Assim como muitos, Denis critica o custo – R$ 18 milhões – do Museu do Trabalho e dos Trabalhadores, apelidado "Museu do Lula", situado no centro da cidade e ainda em obras: "Tanto dinheiro, sendo que as montadoras de automóveis reduziram o número de funcionários e seus fornecedores mudaram suas produções de lugar. Até a Villares, onde o Lula trabalhava como torneiro mecânico, não existe mais, deu lugar a um shopping center!". Ele acrescenta, direto: "Não quero saber se a Marina é evangélica, votarei nela porque espero uma mudança de verdade."

Ronaldo dá de ombros, como um eco distante dessa "fratura popular" provocada pelo duelo das duas candidatas e mencionada por André Singer, professor da USP. Operário aposentado, com 32 anos de fábrica em São Bernardo do Campo, ele assistiu ao comício de Lula e Dilma: "Sempre votei no PT e continuarei votando. Mas hoje tenho medo.
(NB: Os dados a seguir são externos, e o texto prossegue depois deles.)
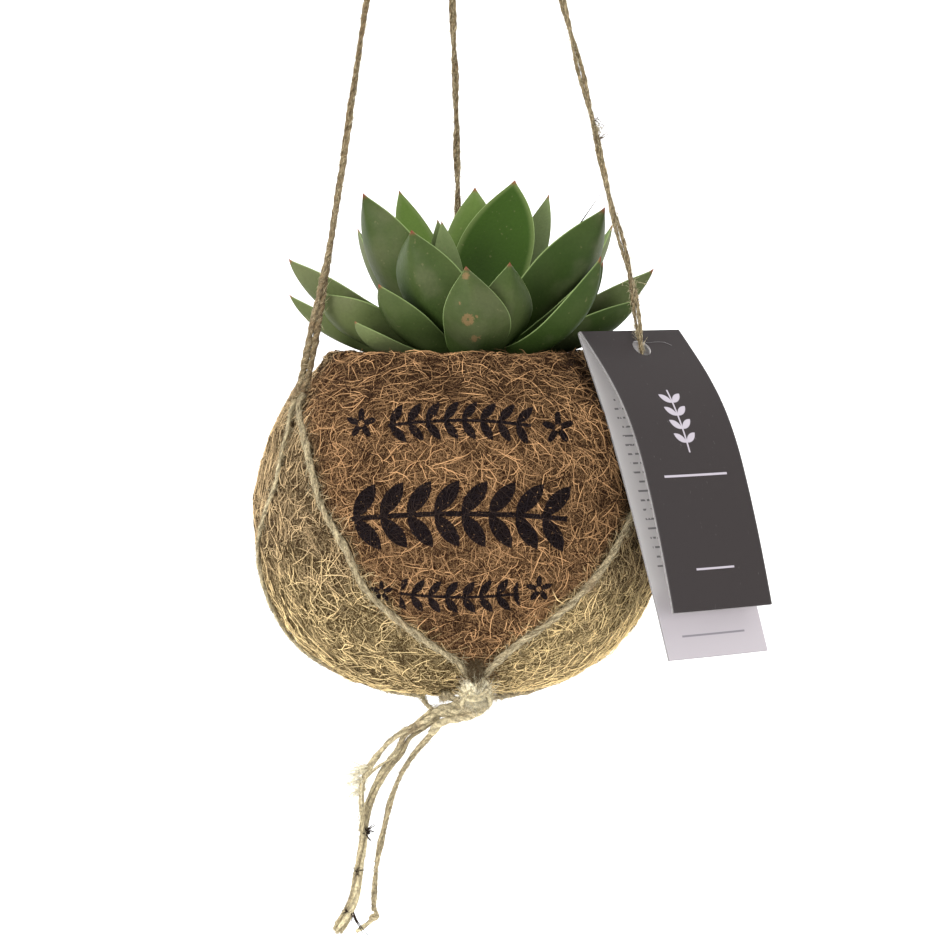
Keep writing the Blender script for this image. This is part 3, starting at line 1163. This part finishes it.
def card_points(profile):
    """Rows of points over one face of the card; its long edges curl forward a little."""
    curl = 0.0006 * across_at[None, :] ** 2 * np.clip(profile[:, :1] / 60, 0, 1)
    return (
        fold + profile[:, None, :1] * along_way + (profile[:, None, 1:] + curl[..., None]) * out
        + across_at[None, :, None] * across_way
    )


outside_points, inside_points = card_points(outer), card_points(inner_side)
rows = len(outer)
# Places on the flat sheet, for the print: along is negative on the front leaf
sheet_along = np.concatenate([-distances(front_line)[::-1], [-0.4, -0.1, 0.1, 0.4], distances(back_line)])
facing = grid_faces(rows, columns, around=False)
count = rows * columns
border = np.concatenate([
    np.arange(columns), np.arange(1, rows) * columns + columns - 1,
    (rows - 1) * columns + np.arange(columns - 2, -1, -1), np.arange(rows - 2, 0, -1) * columns,
])
edges = np.stack([border, np.roll(border, -1), np.roll(border, -1) + count, border + count], 1)
both = np.vstack([outside_points.reshape(-1, 3), inside_points.reshape(-1, 3)])
on_sheet = {
    "sheet_along": np.tile(np.repeat(sheet_along, columns), 2),
    "sheet_across": np.tile(np.tile(across_at, rows), 2),
}
dark = Shader("card_outside", Roughness=0.8, Specular_IOR_Level=0.14)
pale = Shader("card_inside", Roughness=0.8, Specular_IOR_Level=0.2)
edge = Shader("card_edge", Roughness=0.8, Specular_IOR_Level=0.2)
tag = make_piece("tag_card", [
    (both, [facing, (facing + count)[:, ::-1], edges[:, ::-1]], on_sheet),
], [dark.material, pale.material, edge.material])
sides = np.repeat([0, 1, 2], [len(facing), len(facing), len(edges)]).astype(np.int32)
tag.data.polygons.foreach_set("material_index", sides)


def punch_tag(place, way, radius, depth):
    """Cut a round hole through the card at a place in mm, along a direction."""
    angle = 2 * np.pi * np.arange(48) / 48
    side = unit(np.cross(way, [0.0, 0.0, 1.0]))
    other = np.cross(way, side)
    ring = radius * (np.cos(angle)[:, None] * side + np.sin(angle)[:, None] * other)
    rings = np.stack([place + ring - way * depth / 2, place + ring + way * depth / 2])
    points, faces = closed_tube(rings)
    mesh = bpy.data.meshes.new("punch")
    mesh.from_pydata((points * MM).tolist(), [], [f for group in faces for f in group.tolist()])
    mesh.materials.append(pale.material)
    punch = bpy.data.objects.new("punch", mesh)
    bpy.context.scene.collection.objects.link(punch)
    cut = tag.modifiers.new("punch", "BOOLEAN")
    cut.object = punch
    cut.solver = "EXACT"
    cut.material_mode = "TRANSFER"
    bpy.context.view_layer.update()
    cleaned = bpy.data.meshes.new_from_object(tag.evaluated_get(bpy.context.evaluated_depsgraph_get()))
    tag.modifiers.clear()
    tag.data = cleaned
    bpy.data.objects.remove(punch)


# The punched hole in the front leaf, and where the string comes out through the back leaf
lean = np.radians(19.4)
punch_tag(TAG_HOLE_PLACE, out * np.cos(lean) - along_way * np.sin(lean), TAG_HOLE_RADIUS, 6.0)
string_line = evened(smooth_line(STRINGS["string_right"]), 0.5)
behind = np.argmin(np.abs((string_line - fold) @ out + half_gap + CARD / 2))
punch_tag(string_line[behind], unit(string_line[behind + 4] - string_line[behind - 4]), 2.4, 6.0)
tag.data.polygons.foreach_set("use_smooth", np.ones(len(tag.data.polygons), bool))
tag.data.set_sharp_from_angle(angle=0.6)
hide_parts("swing_tag")

# A fine pale fibre lies on the card beside the hole; its points are across and along the front leaf
lying = np.array([[-1.7, 3.1], [-3.6, 5.9], [-8.1, 5.7], [-12.6, 6.0], [-15.2, 7.8]])
height = np.stack([np.interp(lying[:, 1], distances(front_line), front_line[:, k]) for k in range(2)], 1)
lift = height[:, 1:] + half_gap + CARD + 0.12
lying = fold + height[:, :1] * along_way + lift * out + lying[:, :1] * across_way
make_piece("tag_fibre", [twine_part(smooth_line(lying), 0.16, 0.9, sides=6)], [edge.material])


def card_finish(shader, base, light):
    """A printed card: fine paper tooth, faint scuffs and a worn edge."""
    place = shader.place()
    tooth = shader.noise(place, 3000.0, 2.0)
    scuff = shader.smooth(shader.noise(shader.stretched(place, (1, 1, 0.25)), 900.0, 2.0), 0.70, 0.80)
    across = shader.attribute("sheet_across")
    worn = shader.smooth(abs(across), 23.3, 24.0) * 0.5
    colour = shader.colour(shader.math("MAXIMUM", scuff * 0.25, worn), base, light)
    return colour, tooth


along = dark.attribute("sheet_along")
across = dark.attribute("sheet_across")
colour, tooth = card_finish(dark, (0.0300, 0.0250, 0.0250), (0.14, 0.13, 0.13))
# A plain sprig and two rules, printed pale on the front
down = -along
sprig = dark.below(abs(across), 0.25, 0.45)
sprig = sprig * dark.smooth(down, 29.0, 29.4) * dark.below(down, 55.0, 55.5)
cell = dark.math("SUBTRACT", dark.math("FRACT", down / 5.5 + 0.5), 0.5) * 5.5
a = abs(across) * 0.80 - (cell - 1.9) * 0.60 - 3.2
b = abs(across) * 0.60 + (cell - 1.9) * 0.80
bulge = 3.1
eye = dark.length(a, abs(b) + bulge) - (bulge + 1.3)
leaflets = dark.below(eye, -0.12, 0.12)
leaflets = leaflets * dark.smooth(down, 30.3, 30.4) * dark.below(down, 52.2, 52.3)
long_rule = dark.below(abs(down - 64.0), 0.35, 0.5) * dark.below(abs(across), 15.0, 15.3)
short_rule = dark.below(abs(down - 99.0), 0.3, 0.45) * dark.below(abs(across), 9.0, 9.3)
rules = dark.math("MAXIMUM", long_rule, short_rule)
print_share = dark.math("MAXIMUM", dark.math("MAXIMUM", sprig, leaflets), rules)
colour = dark.colour(print_share * 0.9, colour, (0.42, 0.385, 0.43))
dark.set(Base_Color=colour, Normal=dark.bump(tooth, 0.00005, 0.3))
colour, tooth = card_finish(pale, (0.56, 0.54, 0.535), (0.60, 0.58, 0.58))
along = pale.attribute("sheet_along")
across = pale.attribute("sheet_across")
colour = pale.colour(pale.smooth(along, 96.0, 112.0), colour, (0.385, 0.355, 0.375))
# Rows of short dashes and one rule, in place of small print
row = pale.math("SUBTRACT", pale.math("FRACT", along / 3.6), 0.5)
dashes = pale.below(abs(row), 0.08, 0.13) * pale.smooth(along, 24.0, 24.2)
dashes = dashes * pale.below(along, 92.0, 92.2)
gaps = pale.smooth(pale.noise(pale.stretched(pale.place(), (1, 1, 0.02)), 700.0, 0.0), 0.42, 0.46)
dashes = dashes * gaps * pale.below(abs(across), 18.5, 19.0)
colour = pale.colour(dashes * 0.8, colour, (0.10, 0.095, 0.10))
rule = pale.below(abs(along - 118.5), 0.3, 0.45) * pale.below(abs(across), 15.0, 15.3)
colour = pale.colour(rule * 0.8, colour, (0.15, 0.14, 0.16))
edge.set(Base_Color=edge.colour(edge.noise(edge.place(), 900.0, 2.0), (0.15, 0.14, 0.14), (0.26, 0.25, 0.25)))
pale.set(Base_Color=colour, Normal=pale.bump(tooth, 0.00005, 0.3))

# Floor and backdrop in one sweep
paper = Shader("studio_paper", Roughness=1.0, Specular_IOR_Level=0.0)
soft = paper.noise(paper.place(), 0.6, 1.0)
paper.set(Base_Color=paper.colour(soft, (0.93, 0.93, 0.93), (0.97, 0.97, 0.97)))
sweep = smooth_line([
    [-3000, -760], [-500, -760], [900, -760], [1700, -700], [2100, -300], [2250, 500], [2300, 2600],
], 12)
xs = np.linspace(-4500, 4500, 12)
sheet = np.stack([
    xs[None, :] + 0 * sweep[:, :1], sweep[:, :1] + 0 * xs[None, :], sweep[:, 1:] + 0 * xs[None, :],
], -1)
mesh = bpy.data.meshes.new("studio_sweep")
sheet_faces = grid_faces(len(sweep), len(xs), around=False)
mesh.from_pydata((sheet.reshape(-1, 3) * MM).tolist(), [], sheet_faces.tolist())
mesh.polygons.foreach_set("use_smooth", np.ones(len(mesh.polygons), bool))
mesh.materials.append(paper.material)
backdrop = bpy.data.objects.new("studio_sweep", mesh)
bpy.context.scene.collection.objects.link(backdrop)


def add_light(name, size, power, place, target, colour=(1.0, 1.0, 1.0)):
    """A square soft light that faces a target."""
    lamp = bpy.data.lights.new(name, "AREA")
    lamp.size = size
    lamp.energy = power
    lamp.color = colour
    holder = bpy.data.objects.new(name, lamp)
    holder.location = place
    holder.rotation_euler = (Vector(target) - Vector(place)).to_track_quat("-Z", "Y").to_euler()
    bpy.context.scene.collection.objects.link(holder)


add_light("key", 0.7, 21.5, (-0.95, -1.05, -0.12), (0.0, 0.0, -0.38))
add_light("fill", 1.2, 13.0, (1.2, -1.0, -0.4), (0.0, 0.0, -0.40))
add_light("rim_left", 0.8, 10.4, (-1.1, 0.9, 0.0), (0.0, 0.0, -0.38))
add_light("rim_right", 0.8, 10.4, (1.1, 0.9, 0.0), (0.0, 0.0, -0.38))
add_light("backdrop_wash", 2.5, 45.0, (0.0, 0.6, 1.3), (0.0, 2.2, -0.5))
world = bpy.data.worlds.new("studio")
world.use_nodes = True
world.node_tree.nodes["Background"].inputs[0].default_value = (1.0, 1.0, 1.0, 1.0)
world.node_tree.nodes["Background"].inputs[1].default_value = 0.78
bpy.context.scene.world = world
bpy.context.scene.view_settings.view_transform = "Standard"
Caso a Marina vença, tudo vai mudar." Ele cita as conquistas sociais, os investimentos públicos, o aumento dos salários, os direitos trabalhistas: "Ainda há muito a ser feito, mas se o PT for derrotado podemos dar adeus às políticas de distribuição de renda."

Ao lado das obras do "Museu do Lula", a imponente Igreja Universal do Reino de Deus, evangélica, não para de atrair gente. A rua comercial e suas bandeiras do PT estão logo ao lado. Mafalda se prepara para subir a grande escada do templo. A jovem olha e fala: "Já chega, o povo está cansado de tantas promessas."